→ Work to be completed
The listing beneath should be written out in full, exactly as shown.
[START]
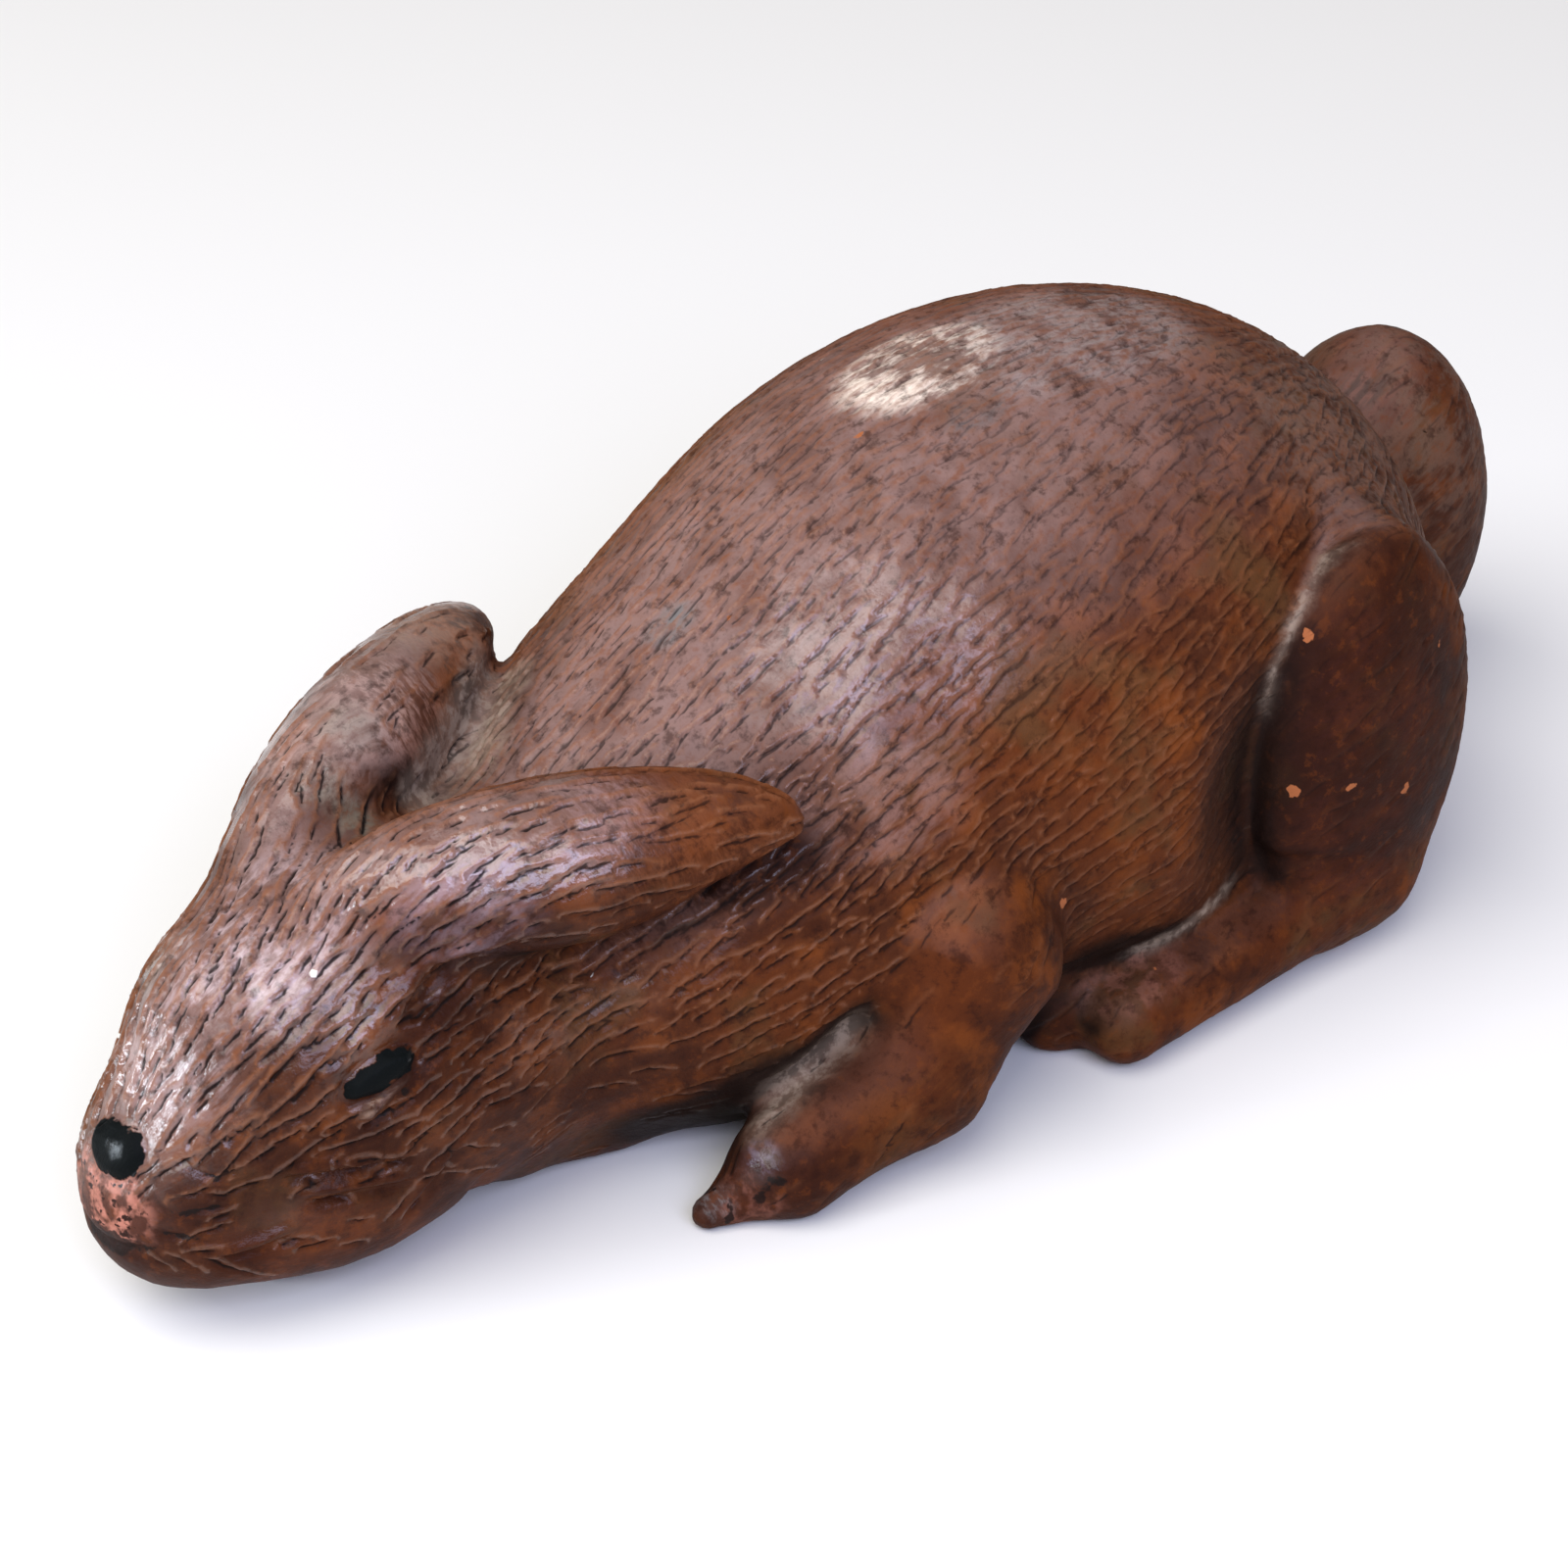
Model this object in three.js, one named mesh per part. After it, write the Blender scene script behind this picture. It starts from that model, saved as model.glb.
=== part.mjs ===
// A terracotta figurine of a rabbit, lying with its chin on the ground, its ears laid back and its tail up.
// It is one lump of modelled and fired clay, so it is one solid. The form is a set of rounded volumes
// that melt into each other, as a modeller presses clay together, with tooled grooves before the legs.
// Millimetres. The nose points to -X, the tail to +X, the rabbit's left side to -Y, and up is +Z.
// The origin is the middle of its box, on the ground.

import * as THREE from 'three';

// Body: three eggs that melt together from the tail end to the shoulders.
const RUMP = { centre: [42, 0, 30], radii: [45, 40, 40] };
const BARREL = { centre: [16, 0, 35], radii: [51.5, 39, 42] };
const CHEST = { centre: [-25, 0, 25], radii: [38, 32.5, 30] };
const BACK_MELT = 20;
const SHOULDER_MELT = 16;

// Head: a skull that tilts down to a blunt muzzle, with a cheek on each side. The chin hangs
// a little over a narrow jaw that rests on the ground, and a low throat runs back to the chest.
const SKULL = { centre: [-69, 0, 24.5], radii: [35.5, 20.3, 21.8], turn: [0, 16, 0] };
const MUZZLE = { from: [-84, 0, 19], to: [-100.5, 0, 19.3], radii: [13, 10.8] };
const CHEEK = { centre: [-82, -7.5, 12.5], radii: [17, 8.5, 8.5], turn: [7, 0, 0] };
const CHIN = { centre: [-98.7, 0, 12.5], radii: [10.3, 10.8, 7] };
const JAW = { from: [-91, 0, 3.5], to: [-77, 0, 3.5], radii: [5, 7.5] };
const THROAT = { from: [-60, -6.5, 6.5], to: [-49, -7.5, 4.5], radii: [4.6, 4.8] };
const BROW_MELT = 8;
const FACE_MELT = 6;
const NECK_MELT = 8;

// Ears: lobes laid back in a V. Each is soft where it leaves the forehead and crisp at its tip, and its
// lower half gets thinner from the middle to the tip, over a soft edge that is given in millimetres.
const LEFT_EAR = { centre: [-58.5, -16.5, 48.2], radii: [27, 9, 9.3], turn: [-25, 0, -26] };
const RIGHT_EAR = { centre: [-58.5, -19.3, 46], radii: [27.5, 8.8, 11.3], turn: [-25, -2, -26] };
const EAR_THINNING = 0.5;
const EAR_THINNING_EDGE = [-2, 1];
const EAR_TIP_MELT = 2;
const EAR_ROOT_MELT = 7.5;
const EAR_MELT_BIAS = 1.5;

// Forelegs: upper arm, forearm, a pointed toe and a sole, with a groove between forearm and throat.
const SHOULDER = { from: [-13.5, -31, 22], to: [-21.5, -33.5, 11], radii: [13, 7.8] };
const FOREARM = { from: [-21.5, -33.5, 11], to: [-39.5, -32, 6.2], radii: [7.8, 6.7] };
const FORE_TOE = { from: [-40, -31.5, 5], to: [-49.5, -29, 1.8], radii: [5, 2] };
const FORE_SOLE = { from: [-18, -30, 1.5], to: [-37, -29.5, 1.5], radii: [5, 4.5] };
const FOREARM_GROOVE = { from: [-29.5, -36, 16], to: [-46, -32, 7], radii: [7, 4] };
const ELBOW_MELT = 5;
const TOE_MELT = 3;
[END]
→ Answer to the task
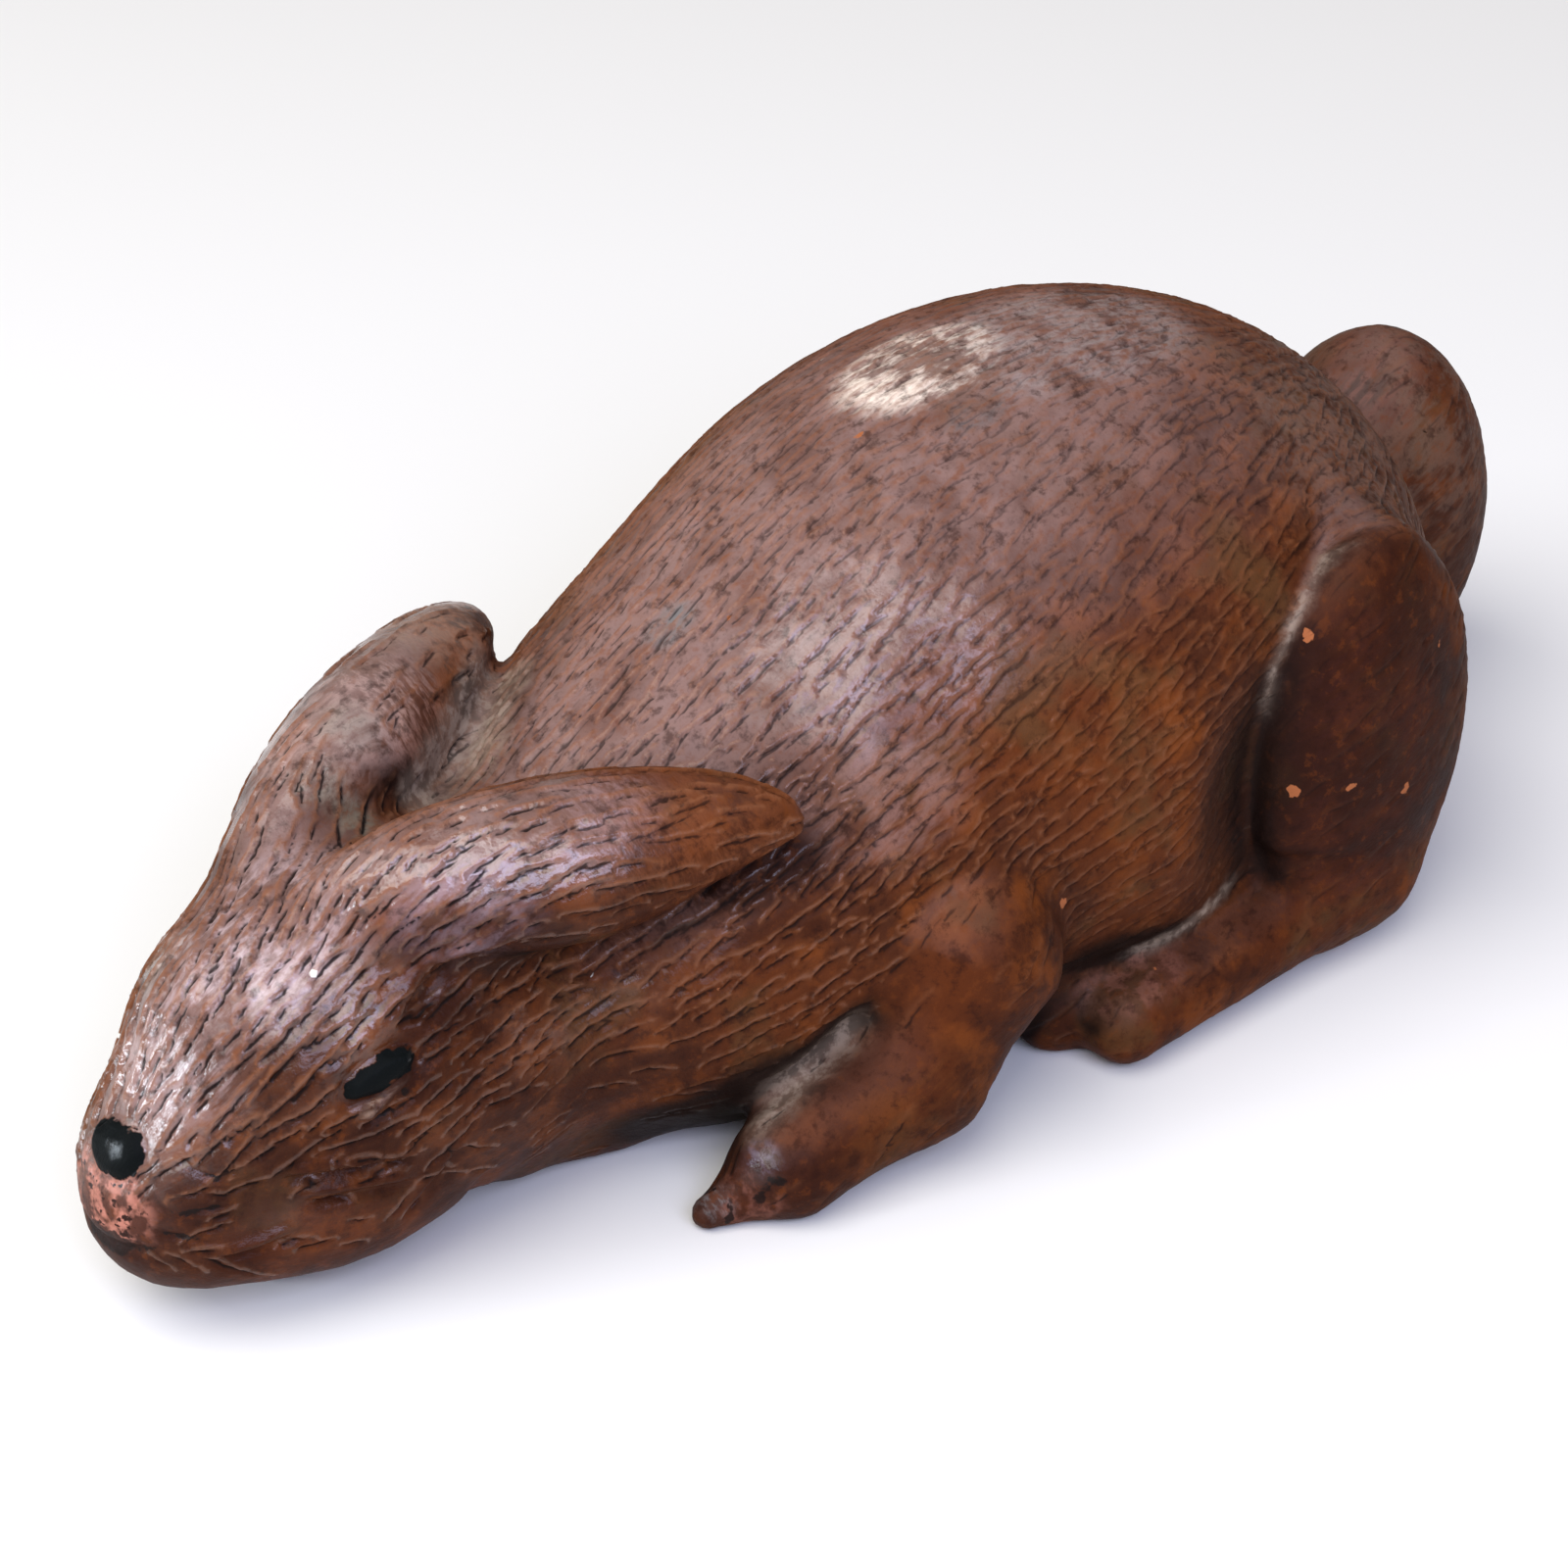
Model this object in three.js, one named mesh per part. After it, write the Blender scene script behind this picture. It starts from that model, saved as model.glb.
=== part.mjs ===
// A terracotta figurine of a rabbit, lying with its chin on the ground, its ears laid back and its tail up.
// It is one lump of modelled and fired clay, so it is one solid. The form is a set of rounded volumes
// that melt into each other, as a modeller presses clay together, with tooled grooves before the legs.
// Millimetres. The nose points to -X, the tail to +X, the rabbit's left side to -Y, and up is +Z.
// The origin is the middle of its box, on the ground.

import * as THREE from 'three';

// Body: three eggs that melt together from the tail end to the shoulders.
const RUMP = { centre: [42, 0, 30], radii: [45, 40, 40] };
const BARREL = { centre: [16, 0, 35], radii: [51.5, 39, 42] };
const CHEST = { centre: [-25, 0, 25], radii: [38, 32.5, 30] };
const BACK_MELT = 20;
const SHOULDER_MELT = 16;

// Head: a skull that tilts down to a blunt muzzle, with a cheek on each side. The chin hangs
// a little over a narrow jaw that rests on the ground, and a low throat runs back to the chest.
const SKULL = { centre: [-69, 0, 24.5], radii: [35.5, 20.3, 21.8], turn: [0, 16, 0] };
const MUZZLE = { from: [-84, 0, 19], to: [-100.5, 0, 19.3], radii: [13, 10.8] };
const CHEEK = { centre: [-82, -7.5, 12.5], radii: [17, 8.5, 8.5], turn: [7, 0, 0] };
const CHIN = { centre: [-98.7, 0, 12.5], radii: [10.3, 10.8, 7] };
const JAW = { from: [-91, 0, 3.5], to: [-77, 0, 3.5], radii: [5, 7.5] };
const THROAT = { from: [-60, -6.5, 6.5], to: [-49, -7.5, 4.5], radii: [4.6, 4.8] };
const BROW_MELT = 8;
const FACE_MELT = 6;
const NECK_MELT = 8;

// Ears: lobes laid back in a V. Each is soft where it leaves the forehead and crisp at its tip, and its
// lower half gets thinner from the middle to the tip, over a soft edge that is given in millimetres.
const LEFT_EAR = { centre: [-58.5, -16.5, 48.2], radii: [27, 9, 9.3], turn: [-25, 0, -26] };
const RIGHT_EAR = { centre: [-58.5, -19.3, 46], radii: [27.5, 8.8, 11.3], turn: [-25, -2, -26] };
const EAR_THINNING = 0.5;
const EAR_THINNING_EDGE = [-2, 1];
const EAR_TIP_MELT = 2;
const EAR_ROOT_MELT = 7.5;
const EAR_MELT_BIAS = 1.5;

// Forelegs: upper arm, forearm, a pointed toe and a sole, with a groove between forearm and throat.
const SHOULDER = { from: [-13.5, -31, 22], to: [-21.5, -33.5, 11], radii: [13, 7.8] };
const FOREARM = { from: [-21.5, -33.5, 11], to: [-39.5, -32, 6.2], radii: [7.8, 6.7] };
const FORE_TOE = { from: [-40, -31.5, 5], to: [-49.5, -29, 1.8], radii: [5, 2] };
const FORE_SOLE = { from: [-18, -30, 1.5], to: [-37, -29.5, 1.5], radii: [5, 4.5] };
const FOREARM_GROOVE = { from: [-29.5, -36, 16], to: [-46, -32, 7], radii: [7, 4] };
const ELBOW_MELT = 5;
const TOE_MELT = 3;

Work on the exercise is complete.